Pub Date: April 27th, 1984
Publisher: Crown

Not much time, Mike. He'll want you. . . Mulvahill. . . Perkins, too. . . warn them."" So says the dying Lt. Col. Bull Brooks to ex-Green Beret Mike Slater--who then proceeds to kill three of the assassins responsible for Brooks' murder. But what was his old colonel about to tell him before the attack? Why was he murdered? And why is Slater also in danger--along with fellow Vietnam vets Mulvahill and Perkins? Well, if this were a Robert Ludlum novel, the answer would stay murkily mysterious for 500 pages or so. Here, however, Pollock (Mission: M.I.A.) immediately lets us know that a top CIA agent named Kinard is really a KGB mole--and that, way back in 1975 Vietnam, Col.

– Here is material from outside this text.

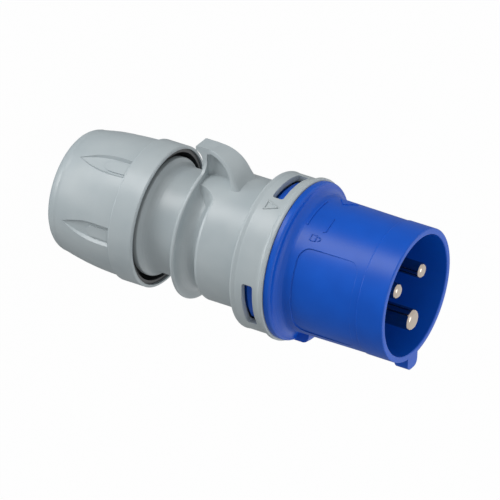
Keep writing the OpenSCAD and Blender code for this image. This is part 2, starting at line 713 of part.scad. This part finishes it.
// Grey shell of the gland nut
module gland_nut() {
    color(GREY) difference() {
        rotate_extrude() polygon(concat(
            [[cable_hole_r, 0]],
            bow(nut_face_r, nut_shoulder_len, nut_shoulder_r - nut_face_r, nut_shoulder_len, 270, 360, 8),
            [for (i = [1:8]) let (z = nut_shoulder_len + (skirt_z - nut_shoulder_len) * i / 8)
                [barrel_r(z), z]],
            arc(skirt_r - 0.4, skirt_z + 0.4, 0.4, 290, 360, 3),
            [[skirt_r, nut_len - 0.35], [skirt_r - 0.35, nut_len], [skirt_bore_r, nut_len],
             [skirt_bore_r, skirt_z + 0.6], [nut_bore_r, skirt_z + 0.6], [nut_bore_r, nut_wall + 3.2],
             [nut_bore_r - 2.2, nut_wall + 0.6], [nut_bore_r - 2.6, nut_wall],
             [cable_hole_r, nut_wall]]));
        for (i = [0:flutes - 1]) turned(360 / flutes * (i + 0.5)) flute();
    }
}

// Bullet shaped grip flute with a raised flat pad in it
module flute() {
    half = flute_w / 2;
    len = skirt_z - flute_start + 0.3;
    translate([flute_floor, 0, flute_start]) rotate([0, flute_slope, 0]) difference() {
        loft([for (x = [0, 1, 3]) [for (p = bullet(half + (x - 1) * 0.8, 13, len)) [x, p[0], p[1] - x * 0.8]]]);
        translate([-1, 0, 9]) rotate([0, 90, 0]) rotate([0, 0, 90]) linear_extrude(height = 1.4)
            polygon(bullet(half - 1.5, 2.5, len));
    }
}

// Outline of a flute: pointed at one end, then opening to its full width
function bullet(half, nose, len) = concat(
    [[0, 0]],
    [for (i = [1:9]) [half * (1 - pow(1 - i / 9, 2)), nose * i / 9]],
    [[half, len], [-half, len]],
    [for (i = [9:-1:1]) [-half * (1 - pow(1 - i / 9, 2)), nose * i / 9]]);

// Dark inner sleeve of the gland nut, which carries its thread
module thread_sleeve() {
    thread_front = skirt_z + 0.6;
    web_front = thread_front + 1.2;
    color(DARK) rotate_extrude() polygon([
        [sleeve_rear_r, thread_front - 12], [sleeve_rear_r, thread_front],
        [sleeve_front_r, thread_front], [sleeve_front_r, nut_len - 0.7],
        [sleeve_front_r - 1.2, nut_len - 0.7], [sleeve_front_r - 1.2, web_front],
        [sleeve_thread_r + 0.4, web_front], [sleeve_thread_r, web_front - 0.4],
        [sleeve_thread_r, thread_front - 4], [sleeve_thread_r + 0.4, thread_front - 4.4],
        [sleeve_rear_r - 1.2, thread_front - 4.4], [sleeve_rear_r - 1.2, thread_front - 12]]);
}

// Ring between the nut and the clamp, whose cone closes the fingers without turning
module slip_ring() {
    color(NATURAL) rotate_extrude() polygon([
        [slip_bore_r, slip_back], [slip_ring_r - 0.4, slip_back], [slip_ring_r, slip_back + 0.4],
        [slip_ring_r, slip_front], [slip_mouth_r, slip_front]]);
}

contact_carrier();
pin(LINE_TURN, line_r, plug_len - line_setback);  // line_pin
pin(NEUTRAL_TURN, line_r, plug_len - line_setback);  // neutral_pin
pin(EARTH_TURN, earth_r, plug_len - earth_setback);  // earth_pin
terminal_screw(LINE_TURN);  // line_screw
terminal_screw(NEUTRAL_TURN);  // neutral_screw
terminal_screw(EARTH_TURN);  // earth_screw
saddle(LINE_TURN);  // line_saddle
saddle(NEUTRAL_TURN);  // neutral_saddle
saddle(EARTH_TURN);  // earth_saddle
pin_retainer();
fixing_screw(0);  // fixing_screw_top
fixing_screw(120);  // fixing_screw_right
fixing_screw(240);  // fixing_screw_left
flange_gasket();
housing();
clamp_cage();
cable_seal();
gland_nut();
thread_sleeve();
slip_ring();
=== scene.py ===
"""Looks of an industrial pin and sleeve plug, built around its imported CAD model."""

import math

import bpy
from mathutils import Matrix, Vector


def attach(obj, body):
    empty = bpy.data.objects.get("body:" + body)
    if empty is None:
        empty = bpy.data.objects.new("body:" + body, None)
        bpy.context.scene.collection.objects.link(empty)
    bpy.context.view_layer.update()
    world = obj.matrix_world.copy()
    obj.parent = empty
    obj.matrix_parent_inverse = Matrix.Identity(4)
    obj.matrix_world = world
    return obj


bl_info = {
    "name": "Pin and sleeve plug",
    "version": (1, 0, 0),
    "blender": (4, 5, 0),
    "location": "View3D > Sidebar > Plug",
    "description": "Moulded marks, finishes and a studio for an industrial plug",
    "category": "Object",
}

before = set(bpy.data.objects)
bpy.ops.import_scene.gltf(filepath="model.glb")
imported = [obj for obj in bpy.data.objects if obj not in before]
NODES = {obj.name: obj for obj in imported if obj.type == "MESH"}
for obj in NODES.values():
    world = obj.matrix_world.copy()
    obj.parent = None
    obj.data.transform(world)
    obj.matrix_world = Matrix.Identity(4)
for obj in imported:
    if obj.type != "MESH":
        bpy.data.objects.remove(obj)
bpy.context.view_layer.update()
MM = 0.001

# The camera stands where the photograph was taken from, with a lens of 500 mm
CAMERA_PLACE = Vector((-1.0785, -1.6701, 0.9841))
CAMERA_RIGHT = Vector((-0.03855, 0.50096, 0.86461))
CAMERA_UP = Vector((-0.86902, 0.41032, -0.27648))
CAMERA_BACK = Vector((-0.49327, -0.76202, 0.41953))
CAMERA_LENS = 500

# Soft boxes that look at the plug's middle: direction, width in metres, power in watts
PLUG_MIDDLE = Vector((0, 0, 0.062))
LAMP_DISTANCE = 1.5
LAMPS = {
    "key_lamp": (Vector((-0.82, -0.33, -0.47)), 0.7, 11.5),
    "low_lamp": (Vector((-0.27, -0.42, -0.87)), 0.7, 9.5),
    "top_lamp": (Vector((0, 0, 1)), 0.9, 6.5),
}
# The floor's width in metres, its own grey, and how brightly and how fully it shows white to
# the camera
FLOOR_SIZE = 6
FLOOR_GREY = "#8f9192"
FLOOR_GLOW = 1.02
FLOOR_GLOW_SHARE = 0.96
# The surroundings have strength 1 to the camera and are dimmer as a light on the plug. Their
# reflection goes this share of the way back to 1
WORLD_LIGHT = 0.6
WORLD_REFLECTION = 0.7

# Rounding that a mould leaves on an edge, and the size of the clouds in the melt's flow
MOULDED_EDGE = 0.25 * MM
FLOW_CLOUD = 14 * MM
# How far the grain takes the roughness up and down
GRAIN_GLOSS = 0.05
# Rays that the bevel shader looks round an edge with
EDGE_RAYS = 6
# Size of the clouds in a plating, and the share of their unevenness that dulls the tint
PLATING_CLOUD = 2.5 * MM
PLATING_TINT = 0.4
# Tool rings are a noise drawn out across the plug's axis
RING_STRETCH = (0.02, 0.02, 1.0)

# A mark's flat sheet starts this far above its surface. A stroke has a corner this often,
# and the pointed pad's edges are cut this many times, so that both bend round the plug
SHEET_LIFT = 2 * MM
SHEET_STEP = 0.35 * MM
PAD_CUTS = 14
# Middles of the marks: clock angle from the fin in degrees, place along the axis
TRIANGLE_PLACE = (333, 78 * MM)
ARROW_REAR_PLACE = (349, 90.2 * MM)
ARROW_FRONT_PLACE = (338, 97.2 * MM)
POINTER_PLACE = (16.7, 95.2 * MM)
PADLOCK_PLACE = (322.5, 95 * MM)
# Strokes of the marks in millimetres from the middle: across, along, across, along
TRIANGLE_STROKES = [(-1.75, -2, 1.75, -2), (-1.75, -2, 0, 2), (1.75, -2, 0, 2)]
PADLOCK_BODY = [(-1.1, -1.6, 1.1, -1.6), (-1.1, 0.2, 1.1, 0.2),
                (-1.1, -1.6, -1.1, 0.2), (1.1, -1.6, 1.1, 0.2)]
PADLOCK_SHACKLE = [(-0.7, 0.2, -0.7, 1.2), (0.7, 0.2, 0.7, 1.2), (-0.7, 1.2, -0.3, 1.7),
                   (0.7, 1.2, 0.3, 1.7), (-0.3, 1.7, 0.3, 1.7)]
# Reach of the arrow's lines to either side in degrees of turn, and the front line's hook
ARROW_REAR_REACH = 18
ARROW_FRONT_REACH = 8
HOOK_REACH = 9
HOOK_DROP_MM = 0.8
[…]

Brooks and his men saw something that might lead them to guess Kinard's traitorous secret. So, while Slater ponders the puzzle and sets off to warn his buddies, Kinard's KGB bosses keep unleashing death-squads of Soviet-trained terrorists. Mulvahill, a bitter paraplegic, scorns Slater's warning--and is promptly killed. Slater finds Perkins on a Mexican isle, where the two vets fend off a scuba-diving assassination attempt. And then, arming themselves with a car-load of serious Nam-style weapons, Skater and Perkins head up to a cabin-retreat in Canada, ready to repel the biggest KGB assault yet: an onslaught by Russia's ""most decorated and experienced unconventional warfare unit."" Will the CIA, which has been keeping an eye on these doings, help the two heroes out of this predicament? Of course--or so it seems at first. Then, however, the Company uncovers Kinard's mole-identity--but decides to keep their discovery under wraps, turning him into a triple-agent. So it's now in the CIA's interest for Slater and Perkins to die: US forces stand by complacently while the two vets are attacked by over a dozen KGB guerrillas. . . and when Slater comes through it all alive, the CIA is waiting to finish him off. Solid, straightforward action for the gung-ho, blood-and-guts audience: minimal characterization, maximum body-counts, and jungle-weaponry galore.